• _Source material_

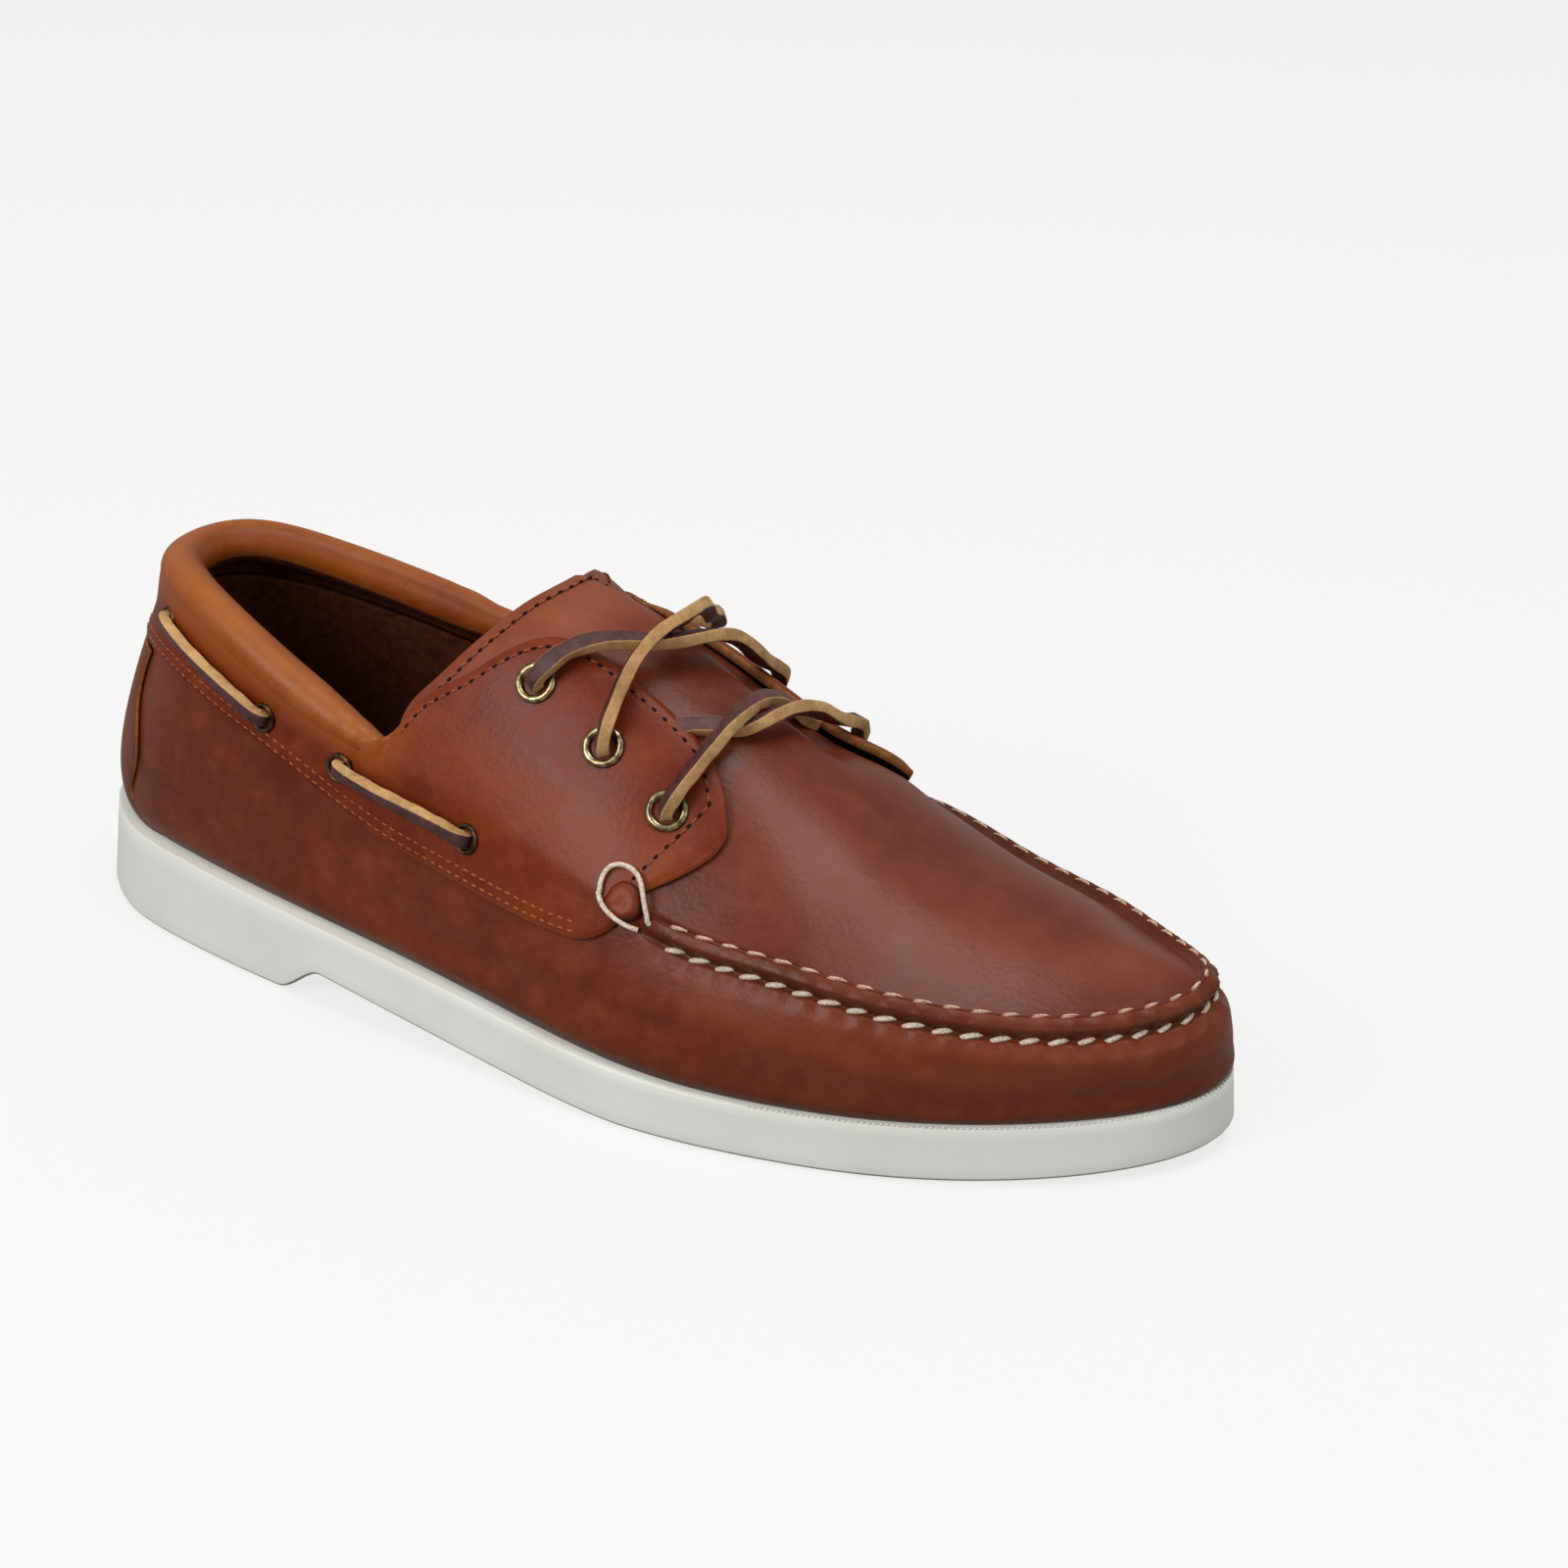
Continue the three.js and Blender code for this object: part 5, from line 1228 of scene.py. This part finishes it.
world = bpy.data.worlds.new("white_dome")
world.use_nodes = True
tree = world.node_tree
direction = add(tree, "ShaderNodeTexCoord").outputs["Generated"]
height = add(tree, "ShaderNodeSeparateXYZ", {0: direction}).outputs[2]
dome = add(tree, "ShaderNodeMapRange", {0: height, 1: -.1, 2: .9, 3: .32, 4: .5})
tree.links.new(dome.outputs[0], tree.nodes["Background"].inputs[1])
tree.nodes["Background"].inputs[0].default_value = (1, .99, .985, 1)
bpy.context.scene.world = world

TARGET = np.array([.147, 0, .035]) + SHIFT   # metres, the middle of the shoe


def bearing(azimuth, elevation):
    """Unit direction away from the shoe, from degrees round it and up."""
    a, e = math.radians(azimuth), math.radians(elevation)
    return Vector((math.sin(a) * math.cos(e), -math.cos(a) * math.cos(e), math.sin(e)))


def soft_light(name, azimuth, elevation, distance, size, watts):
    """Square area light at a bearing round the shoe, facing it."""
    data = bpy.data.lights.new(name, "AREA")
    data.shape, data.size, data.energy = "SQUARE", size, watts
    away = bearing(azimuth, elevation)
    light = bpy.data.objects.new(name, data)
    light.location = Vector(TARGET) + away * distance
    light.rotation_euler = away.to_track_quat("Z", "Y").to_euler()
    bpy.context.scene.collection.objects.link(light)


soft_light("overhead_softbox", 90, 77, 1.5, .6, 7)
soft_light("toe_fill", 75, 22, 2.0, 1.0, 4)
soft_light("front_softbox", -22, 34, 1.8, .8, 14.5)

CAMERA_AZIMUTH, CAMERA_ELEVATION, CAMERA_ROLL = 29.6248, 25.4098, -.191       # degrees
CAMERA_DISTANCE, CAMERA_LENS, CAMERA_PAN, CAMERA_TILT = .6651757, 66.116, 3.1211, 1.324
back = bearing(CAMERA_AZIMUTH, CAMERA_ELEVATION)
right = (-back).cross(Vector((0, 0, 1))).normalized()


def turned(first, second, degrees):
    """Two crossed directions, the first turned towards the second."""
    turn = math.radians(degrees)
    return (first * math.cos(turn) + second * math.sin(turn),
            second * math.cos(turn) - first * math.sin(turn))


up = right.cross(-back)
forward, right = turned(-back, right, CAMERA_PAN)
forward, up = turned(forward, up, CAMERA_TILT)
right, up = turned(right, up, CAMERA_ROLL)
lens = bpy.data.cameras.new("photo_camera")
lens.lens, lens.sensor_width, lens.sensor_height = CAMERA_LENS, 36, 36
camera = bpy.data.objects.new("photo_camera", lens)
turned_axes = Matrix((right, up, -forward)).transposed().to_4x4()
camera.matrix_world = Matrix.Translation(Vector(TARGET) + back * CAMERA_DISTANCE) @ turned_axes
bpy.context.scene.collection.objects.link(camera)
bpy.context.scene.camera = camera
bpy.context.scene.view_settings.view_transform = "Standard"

• _Written instruction_
Using the listing above, list every line in which the string "from" occurs.

• _Solution_
Continue the three.js and Blender code for this object: part 5, from line 1228 of scene.py. This part finishes it.
    """Unit direction away from the shoe, from degrees round it and up."""